Always in fight-or-flight mode, I’m most comfortable in chaos. Those A-grade papers were always written atop the cardboard boxes, often amidst a baby I had cradled in my arms – and so I find it difficult now to know ‘how to be.’ I grew up quickly in bizarre circumstances with a mother who joked I was more of an adult than she, and everyone could see it. I’m learning what a normal life is, though I laugh as I know ‘normal’ is not my forte, but being strange in a safe place would be fine with me. Safe, God, what is that truly? Whenever the time comes that I can fully feel safe, I’ll know that I can stop running. In the meantime, I find solace in the philosopher whose verses have always enraptured me. Little did I know when I first picked up my late-grandmother’s worn copy of The Prophet that the words inside would not only resonate so deeply within me years later but would become a treasured motto – “The deeper sorrow carves into your being, the more joy you can contain.” Prophesizing indeed – my middle name is Joy!

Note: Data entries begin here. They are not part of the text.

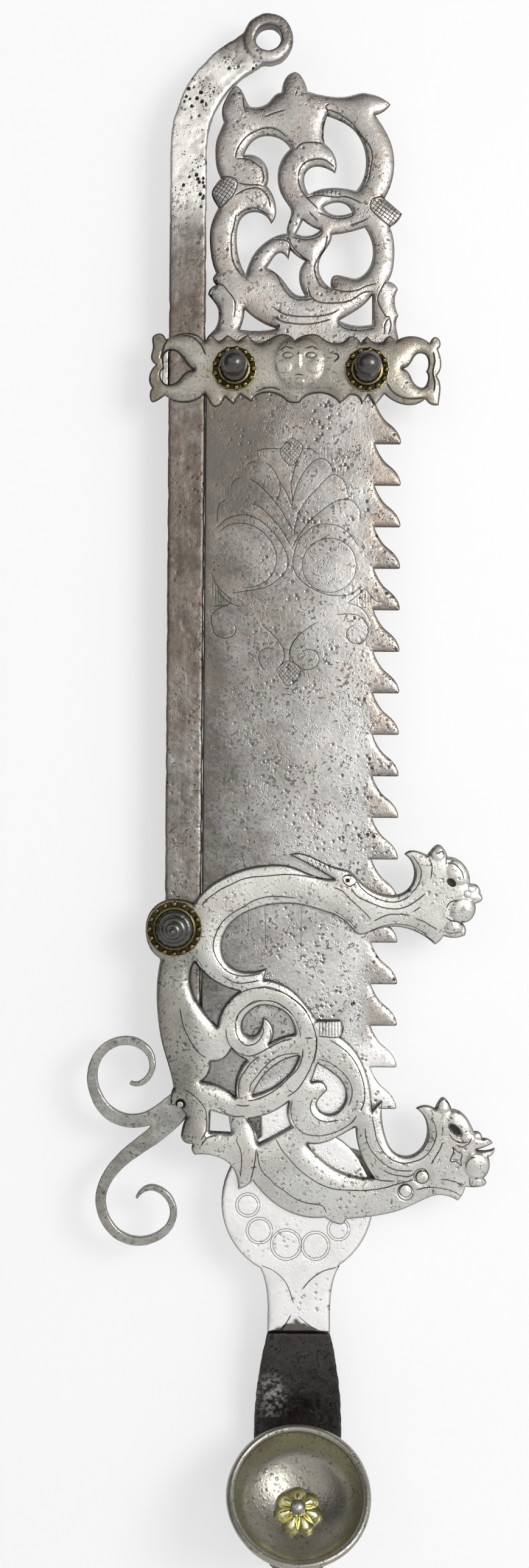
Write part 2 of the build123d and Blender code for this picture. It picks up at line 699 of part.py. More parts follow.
catch_openings = [
    [[(313, 1602), (318, 1632), (333, 1658), (356, 1684)],
     [(366, 1655), (394, 1627)],
     [(365, 1618), (342, 1604), (320, 1580)]],
    [[(460, 1703), (483, 1697)],
     [(480, 1678), (468, 1662), (447, 1652), (427, 1651), (408, 1662), (398, 1680), (402, 1696),
      (416, 1700), (426, 1690), (431, 1670)],
     [(442, 1677), (449, 1693), (442, 1713)]],
    [[(389, 1731), (404, 1740)],
     [(391, 1760), (386, 1800)],
     [(362, 1783), (331, 1775)],
     [(343, 1762), (346, 1743)],
     [(363, 1740), (380, 1722)]],
    [[(435, 1763), (458, 1744), (490, 1733)], [(473, 1764), (448, 1784), (415, 1797)]],
    [[(548, 1763), (565, 1785), (565, 1808), (550, 1826), (531, 1826), (520, 1812), (527, 1799), (537, 1789)],
     [(531, 1777), (511, 1775)],
     [(521, 1746)]],
    [[(375, 1832)], [(379, 1858)], [(345, 1856)], [(346, 1823)]],
    [[(444, 1827), (474, 1808)], [(471, 1830), (477, 1848)], [(452, 1862), (424, 1876)],
     [(419, 1856), (408, 1837)]],
    [[(530, 1876), (557, 1864), (583, 1850)],
     [(587, 1880), (612, 1932)],
     [(575, 1928), (538, 1910), (504, 1877)]],
]


def catch_front_plate():
    """Cut the catch's pierced front plate, with its two beast heads."""
    tracing = catch_tracing()
    openings = [tracing.loop(opening) for opening in catch_openings]
    plate = slab(Face(tracing.loop(catch_outline), openings), catch_front, catch_back)
    plate -= rod(pivot_x, pivot_z, pivot_rivet_radius, catch_front, catch_back)
    for x, z in catch_rivet_places():
        plate -= rod(x, z, catch_rivet_radius, catch_front, catch_back)
    x, z = scroll_rivet_place()
    return plate - rod(x, z, scroll_rivet_radius, catch_front, catch_back)


def catch_rivet_places():
    """Give the places of the two rivets that hold the catch's block."""
    turn = math.radians(block_turn)
    reach = catch_rivet_spacing / 2
    step = (reach * math.cos(turn), reach * math.sin(turn))
    return [(block_x + step[0], block_z + step[1]), (block_x - step[0], block_z - step[1])]


def catch_back_strap():
    """Cut the strap behind the blade, from the pivot to the block."""
    pivot, block = Vector(pivot_x, 0, pivot_z), Vector(block_x, 0, block_z)
    downwards = (block - pivot).normalized().cross(Vector(0, -1, 0))
    middle = ThreePointArc(pivot, (pivot + block) / 2 + downwards * catch_strap_sag, block)
    strap = slab(trace_flat(middle, catch_strap_width), catch_strap_front, catch_strap_back)
    strap += rod(pivot_x, pivot_z, catch_strap_width / 2, catch_strap_front, catch_strap_back)
    strap += rod(block_x, block_z, catch_strap_width / 2, catch_strap_front, catch_strap_back)
    strap -= rod(pivot_x, pivot_z, pivot_rivet_radius, catch_strap_front, catch_strap_back)
    for x, z in catch_rivet_places():
        strap -= rod(x, z, catch_rivet_radius, catch_strap_front, catch_strap_back)
    return strap


def catch_block():
    """Make the cross-block that the teeth rest on, between the front plate and the back strap."""
    length = block_length + 2 * catch_rivet_radius
    block = Pos(block_x, (catch_back + catch_strap_front) / 2, block_z) * Rot(0, -block_turn, 0) \
        * Box(length, catch_strap_front - catch_back, block_width)
    for x, z in catch_rivet_places():
        block -= rod(x, z, catch_rivet_radius, catch_back, catch_strap_front)
    return block


def catch_rivet(place):
    """Make one flush-headed rivet through the plate, the block and the strap."""
    x, z = place
    rivet = rod(x, z, catch_rivet_radius, catch_front, catch_strap_back)
    rivet += dome(x, z, catch_rivet_head, catch_rivet_head_height, catch_front)
    return rivet + Pos(x, catch_strap_back, z) * Rot(180, 0, 0) \
        * dome(0, 0, catch_rivet_head, catch_rivet_head_height, 0)


def pivot_washer():
    """Make the beaded washer under the pivot rivet's cone."""
    return beaded_washer(pivot_x, pivot_z, catch_front, pivot_washer_radius, pivot_washer_thickness,
                         pivot_bead_count, pivot_rivet_radius)


def pivot_rivet():
    """Turn the pivot rivet, with its stepped cone in front and its peened head behind."""
    seat = catch_front - pivot_washer_thickness / 2
    points = [(0, 0), (pivot_cone_radius, 0)]
    for step in range(1, pivot_cone_steps + 1):
        height = step * pivot_cone_height / pivot_cone_steps
        inner = pivot_cone_radius * (1 - step / pivot_cone_steps)
        outer = inner + pivot_cone_radius / pivot_cone_steps
        points.append((outer, height - pivot_cone_groove))
        points.append((inner + pivot_cone_tip, height))
    points.append((0, pivot_cone_height))
    back = catch_strap_back + back_washer_thickness
    rivet = turned(points, pivot_x, pivot_z, seat) + rod(pivot_x, pivot_z, pivot_rivet_radius, seat, back)
    return rivet + peened_head(pivot_x, pivot_z, back)


def pivot_back_washer():
    """Make the plain washer under the pivot rivet's peened head."""
    back = catch_strap_back + back_washer_thickness
    washer = rod(pivot_x, pivot_z, back_washer_radius, catch_strap_back, back)
    return washer - rod(pivot_x, pivot_z, pivot_rivet_radius, catch_strap_back, back)


# Middle lines of the two scrolls, as places on the photograph with the width there
upper_scroll = [(296, 1800, 20), (268, 1822, 24), (240, 1838, 23), (212, 1841, 22), (180, 1829, 21),
                (158, 1800, 19), (151, 1765, 17), (162, 1733, 16), (190, 1712, 15), (222, 1712, 14),
                (245, 1730, 12), (250, 1752, 10), (240, 1773, 9), (225, 1781, 8), (213, 1778, 6)]
lower_scroll = [(302, 1820, 26), (281, 1840, 30), (250, 1867, 28), (212, 1895, 24), (180, 1928, 20),
                (165, 1967, 17), (172, 2002, 16), (196, 2030, 15), (229, 2039, 14), (262, 2029, 13),
                (283, 2003, 12), (281, 1975, 11), (264, 1956, 10), (245, 1951, 9), (231, 1958, 7),
                (224, 1969, 5)]
scroll_tang = (296, 1812)
scroll_tang_width = 9.6
scroll_tang_height = 15.0


def catch_tracing():
    """Give the tracing that the scrolls share with the catch's front plate."""
    left = pivot_x - catch_lobe_radius
    top = pivot_z + catch_reach_up
    return Tracing(catch_frame, left, left + catch_width, top - catch_height, top)


def scroll_face(places):
    """Outline a tapered rod along the middle line of a scroll."""
    tracing = catch_tracing()
    middle = Spline(*[tracing.place(place[:2]) for place in places])
    count = len(places)
    sides = []
    for side in (1, -1):
        points = []
        for index, place in enumerate(places):
            centre = tracing.place(place[:2])
            share = middle.param_at_point(centre)
            heading = middle % share
            normal = heading.cross(Vector(0, 1, 0))
            points.append(centre + normal * (side * place[2] * tracing.across / 2))
        sides.append(points)
    left, right = Spline(*sides[0]), Spline(*reversed(sides[1]))
    return Face(Wire([left, Line(left @ 1, right @ 0), right, Line(right @ 1, left @ 0)]))


def scroll_rivet_place():
    """Give the place of the scroll handle's rivet."""
    place = catch_tracing().place(scroll_tang)
    return place.X, place.Z


def scroll_handle():
    """Forge the split handle: two tapered scrolls from one tang behind the front plate."""
    x, z = scroll_rivet_place()
    back = catch_back + scroll_thickness
    handle = slab(scroll_face(upper_scroll), catch_back, back)
    handle += slab(scroll_face(lower_scroll), catch_back, back)
    tang = Box(scroll_tang_width, scroll_thickness, scroll_tang_height)
    handle += Pos(x, (catch_back + back) / 2, z) * tang
    return handle - rod(x, z, scroll_rivet_radius, catch_back, back)


def scroll_rivet():
    """Make the flush rivet through the scroll handle's tang."""
    x, z = scroll_rivet_place()
    back = catch_back + scroll_thickness
    rivet = rod(x, z, scroll_rivet_radius, catch_front, back)
    head = dome(0, 0, scroll_rivet_head, catch_rivet_head_height, 0)
    return rivet + Pos(x, back, z) * Rot(180, 0, 0) * head


upper_catch_rivet, lower_catch_rivet = catch_rivet_places()

pieces = {
    "hanging_bar": hanging_bar(),
    "saw_blade": saw_blade(),
    "pot_hook": pot_hook(),
    "hook_dish": hook_dish(),
    "dish_rosette": dish_rosette(),
    "dish_rivet": dish_rivet(),
    "collar_front_plate": collar_front_plate(),
    "collar_back_strap": collar_back_strap(),
    "collar_washer_left": collar_washer(left_finial_x),
    "collar_washer_right": collar_washer(right_finial_x),
    "collar_rivet_left": collar_rivet(left_finial_x),
    "collar_rivet_right": collar_rivet(right_finial_x),
    "catch_front_plate": catch_front_plate(),
    "catch_back_strap": catch_back_strap(),
    "catch_block": catch_block(),
    "catch_rivet_upper": catch_rivet(upper_catch_rivet),
    "catch_rivet_lower": catch_rivet(lower_catch_rivet),
    "pivot_washer": pivot_washer(),
    "pivot_rivet": pivot_rivet(),
    "pivot_back_washer": pivot_back_washer(),
    "scroll_handle": scroll_handle(),
    "scroll_rivet": scroll_rivet(),
}

os.makedirs("parts", exist_ok=True)
for name, piece in pieces.items():
    export_step(piece, f"parts/{name}.step")
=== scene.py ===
import logging
import math
from dataclasses import dataclass, field
from enum import Enum
from typing import Callable, Dict, Iterable, List, Optional, Sequence, Tuple, Union

import bmesh
import bpy
import numpy as np
from mathutils import Matrix, Vector, geometry, kdtree
from mathutils import noise as mathutils_noise


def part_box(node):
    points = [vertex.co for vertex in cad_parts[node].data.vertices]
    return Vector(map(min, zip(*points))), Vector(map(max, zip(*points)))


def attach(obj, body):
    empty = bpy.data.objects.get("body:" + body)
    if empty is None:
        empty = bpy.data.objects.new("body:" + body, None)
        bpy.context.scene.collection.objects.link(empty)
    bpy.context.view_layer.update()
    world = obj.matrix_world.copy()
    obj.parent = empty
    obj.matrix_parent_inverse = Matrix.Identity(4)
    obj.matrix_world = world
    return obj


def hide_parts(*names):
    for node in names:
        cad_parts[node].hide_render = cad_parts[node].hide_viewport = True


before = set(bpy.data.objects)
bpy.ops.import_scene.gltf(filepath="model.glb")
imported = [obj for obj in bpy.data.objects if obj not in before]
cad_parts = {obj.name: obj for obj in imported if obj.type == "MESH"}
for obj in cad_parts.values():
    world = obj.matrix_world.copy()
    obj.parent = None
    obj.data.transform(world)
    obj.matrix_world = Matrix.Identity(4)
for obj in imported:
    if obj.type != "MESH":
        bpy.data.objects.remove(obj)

log = logging.getLogger("pot_trammel")

Pixel = Tuple[float, float]
Stroke = Sequence[Pixel]
Colour = Tuple[float, float, float]

MM = 0.001


class Body(Enum):
    """The rigid bodies of the trammel, as the CAD part names them."""

    BAR = "bar"
    BLADE = "blade"
    CATCH = "catch"


# Places on the photograph


@dataclass(frozen=True)
class PhotoPlane:
    """Carries a place on the photograph to the plane of the blade's front, in metres."""

    width: float = 869.0
    height: float = 2576.0
    roll: float = 0.0073
    eye_x: float = 432.06
    eye_y: float = 62.95
    scale: float = 0.4 * MM

    def place(self, point: Pixel) -> Tuple[float, float]:
        """Turn a photograph point level and scale it.

        Args:
            point: the place in pixels, from the photograph's upper left corner.

        Returns:
            X and Z in metres, from the hanging eye's centre.
        """
        x, y = point
        level_x = x + self.roll * (y - self.height / 2)
        level_y = y - self.roll * (x - self.width / 2)
        return (level_x - self.eye_x) * self.scale, (self.eye_y - level_y) * self.scale

    def line(self, stroke: Stroke, step: float = 0.5 * MM) -> np.ndarray:
        """Carry a stroke over and draw a smooth line through its points.

        Args:
            stroke: the points in pixels.
            step: the distance between the line's points, in metres.

        Returns:
            An array of X and Z places.
        """
        return smooth_line(np.array([self.place(p) for p in stroke]), step)


def smooth_line(points: np.ndarray, step: float) -> np.ndarray:
    """Draw an even line through points with Catmull-Rom spans.

    Args:
        points: the places to pass through, one a row.
        step: the distance between the places of the result, in metres.

    Returns:
        The places along the line.
    """
    if len(points) < 3:
        ends = points
    else:
        padded = np.vstack([2 * points[0] - points[1], points, 2 * points[-1] - points[-2]])
        parts = []
        for index in range(1, len(padded) - 2):
            before, start, end, after = padded[index - 1:index + 3]
            t = np.linspace(0, 1, 12, endpoint=False)[:, None]
            parts.append(0.5 * (2 * start + (end - before) * t + (2 * before - 5 * start + 4 * end - after) * t ** 2
                                + (3 * start - before - 3 * end + after) * t ** 3))
        ends = np.vstack(parts + [points[-1:]])
    along = np.concatenate([[0], np.cumsum(np.linalg.norm(np.diff(ends, axis=0), axis=1))])
    count = max(2, int(round(along[-1] / step)) + 1)
    wanted = np.linspace(0, along[-1], count)
    return np.column_stack([np.interp(wanted, along, ends[:, axis]) for axis in range(ends.shape[1])])


PHOTO = PhotoPlane()


# Shader maths


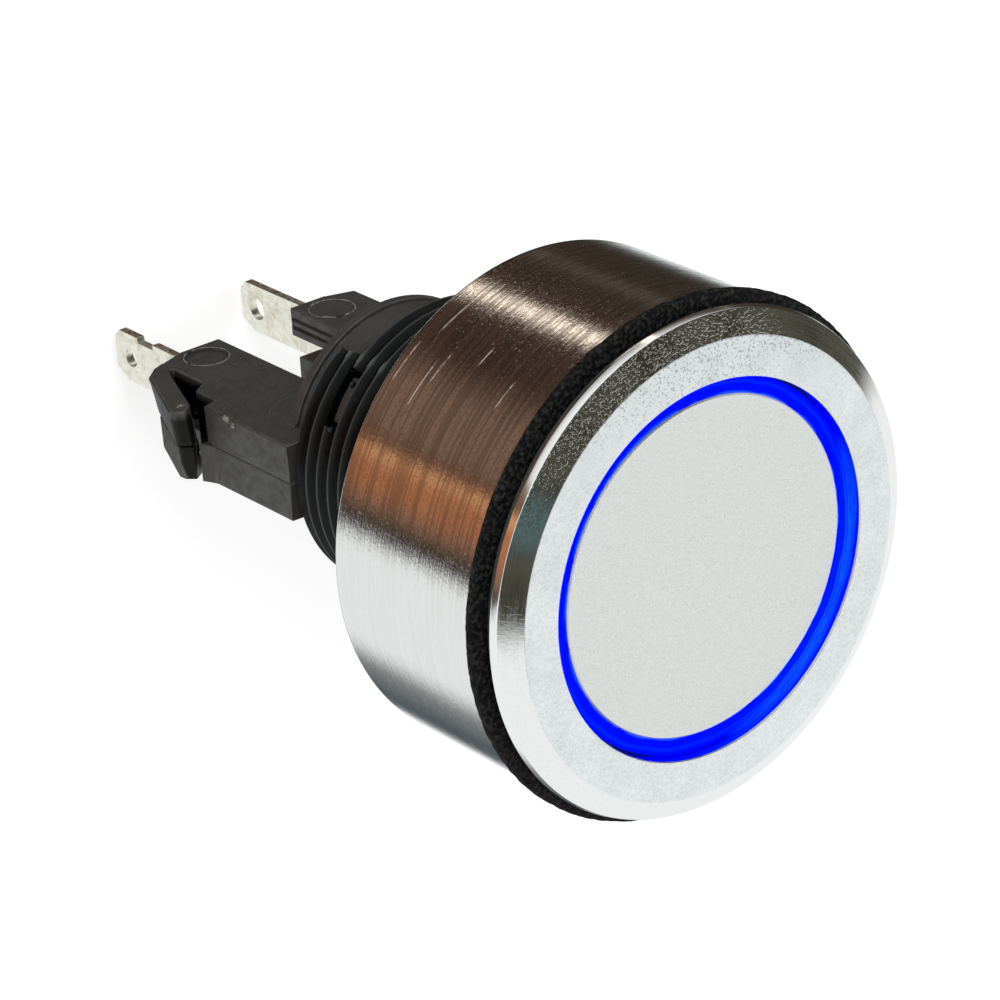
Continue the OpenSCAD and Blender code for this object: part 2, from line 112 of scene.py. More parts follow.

This life I’ve led, emerging barefoot in the jungles of Central America and Mexico, amidst celebrities and the world’s most sought-after enclaves, taking an unexpected decade-long detour to relocations, repossessions and too many repressions, to an almost surreal rest-stop in a paradise of white sand beaches, turquoise water, hopping marsupials and voices so different from my own – to become who I truly am. It has allowed me the opportunity to experience utmost gratitude as I never knew possible, because I’ve come to a place where I can pause long enough to exhale the past and let in all of life’s beauty and wonder. Finally able to experience the elements of childhood I never had, this pure sense of feeling, as if I’m touching the sand and smelling the salt water for the first time with sheer clarity. It has always been so fleeting for me – the raw, true kind of happiness that exists in safety, so I will ever so gently embrace it now. My gypsy spirit is, and always will be, vibrantly alive within my soul – and jungles and bare feet always more real to me than anything – but I can hope one day I will be beckoned back to whatever will exist as my home.